Reputation: 514
I would like to write slurm batches (sbatch) to run several mpi applications. Thus I would like to be able to run something like that
salloc --nodes=1 mpirun -n 6 hostname
But I get this message :
There are not enough slots available in the system to satisfy the 6 slots that were requested by the application: hostname
Either request fewer slots for your application, or make more slots available for use.

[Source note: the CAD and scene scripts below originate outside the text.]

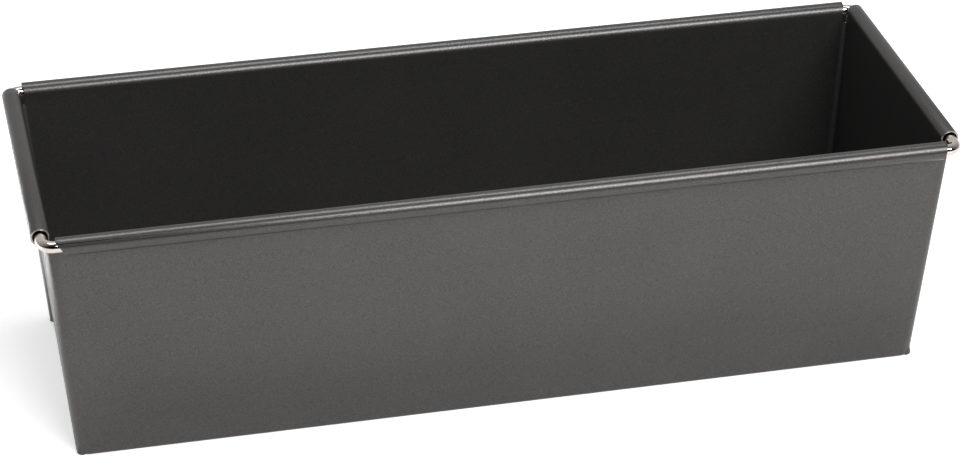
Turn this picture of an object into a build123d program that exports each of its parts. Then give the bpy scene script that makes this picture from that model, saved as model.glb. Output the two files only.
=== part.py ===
"""Open loaf pan for a square sandwich loaf, folded from one coated steel sheet round a rim wire.

Millimetres, +Z up, +X along the length. The origin is the bottom centre, on the surface it stands on.
"""
import os
from math import acos, atan, atan2, cos, degrees, hypot, radians, sin, sqrt, tan

from build123d import *

# Overall sizes, measured over the rolled rim.
overall_length = 300.0
overall_width = 112.0
overall_height = 85.5

# Base sizes. The length is taken over the folded ends, the width over the side walls.
base_length = 281.0
base_width = 90.0

# The sheet and its bends, with outside radii.
sheet_thickness = 0.6
base_bend_radius = 1.5
corner_radius = 4.2

# The corner folds: the space left inside each hairpin, and the gap where two folds meet mid-end.
fold_gap = 0.4
fold_meeting_gap = 1.2
fold_rim_clearance = 0.3

# The bunched sheet at each base corner, where both folds start.
gather_height = 3.6
gather_bulge = 0.6
gather_bevel_share = 0.26

# The rim wire and the sheet rolled round it.
wire_diameter = 3.8
wire_clearance = 0.5
wire_bend_radius = 4.2
wire_butt_gap = 0.4
curl_lip_gap = 0.5

# Where the rolled edges end, counted along the wire from the start of its corner bend.
# The wire is bare from there round the corner.
side_curl_onto_bend = 0.4
side_curl_slant = 1.6
end_curl_before_bend_front = 2.8
end_curl_onto_bend_back = 1.0

# How far below the wire's middle the side walls end, between the rolled edges.
corner_edge_drop = 0.9

# How far cutting shapes run past what they cut.
cut_overrun = 2.0

curl_radius = wire_diameter / 2 + wire_clearance + sheet_thickness
curl_inner_radius = curl_radius - sheet_thickness
curl_axis_height = overall_height - curl_radius
rim_bottom = overall_height - 2 * curl_radius
fold_top = rim_bottom - fold_rim_clearance
layer_pitch = sheet_thickness + fold_gap
stack_depth = 2 * layer_pitch
side_axis_reach = overall_width / 2 - curl_radius
end_axis_reach = overall_length / 2 - curl_radius
side_bend_start = end_axis_reach - wire_bend_radius
end_bend_start = side_axis_reach - wire_bend_radius
corner_edge_height = curl_axis_height - corner_edge_drop


def wall_draft(axis_reach, base_reach, face_inset):
    """Angle from upright of a wall whose face starts at base_reach and runs into the rolled rim."""
    run = axis_reach - base_reach
    return acos(face_inset / hypot(run, curl_axis_height)) - atan2(curl_axis_height, run)


side_draft = wall_draft(side_axis_reach, base_width / 2, curl_inner_radius)
end_draft = wall_draft(end_axis_reach, base_length / 2, curl_inner_radius - stack_depth)


def side_reach(height, depth=0):
    """Distance from the middle to a side wall's face, depth inside its outer face."""
    return base_width / 2 - depth / cos(side_draft) + height * tan(side_draft)


def end_reach(height, depth=0):
    """Distance from the middle to an end's face, depth inside the outermost folded layer."""
    return base_length / 2 - depth / cos(end_draft) + height * tan(end_draft)


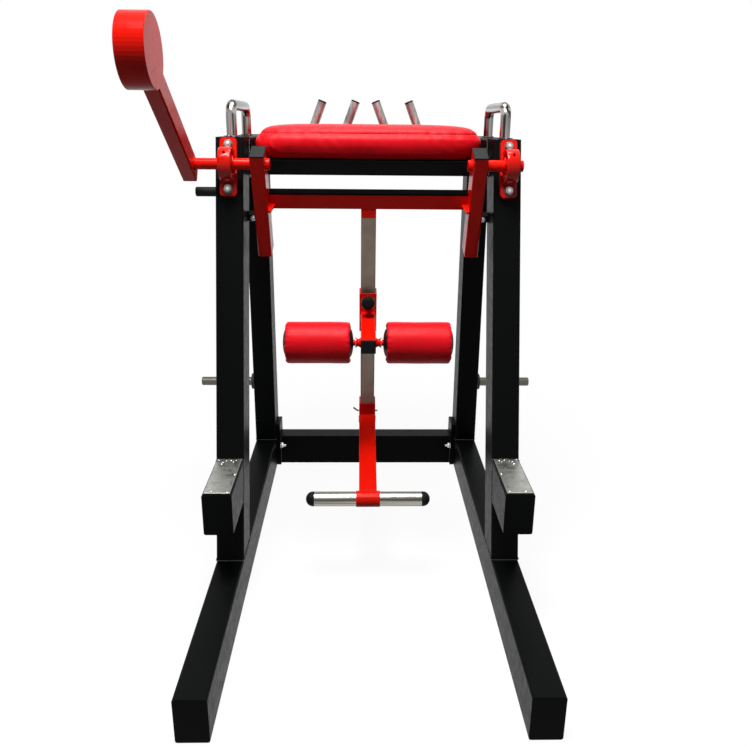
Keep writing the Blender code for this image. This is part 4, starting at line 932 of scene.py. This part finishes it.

The node has actually 4 CPUs. I therefore looking for something allowing more task per CPU but I cannot find the proper option. I know that mpi alone is able to run several processes when physical resources are missing. I think the problem is on the slurm side. Do you have any suggestions/comments?
Upvotes: 1
Views: 3782
Reputation: 22670
Use srun
and supply the option --overcommit
, e.g. like that:
test.job:
#!/bin/bash
#SBATCH --nodes=1
#SBATCH --ntasks=6
#SBATCH --overcommit
srun hostname
Run sbatch test.job
From man srun
:
Normally, srun will not allocate more than one process per CPU. By specifying
--overcommit
you are explicitly allowing more than one process per CPU.
Note depending on your cluster configuration this may or may not work also with mpirun
, but I'd stick with srun
unless you have a good reason not to.
An important warning: Most MPI implementations by default have terrible performance when running in overcommited. How to address that is a different, much more difficult, question.
Upvotes: 1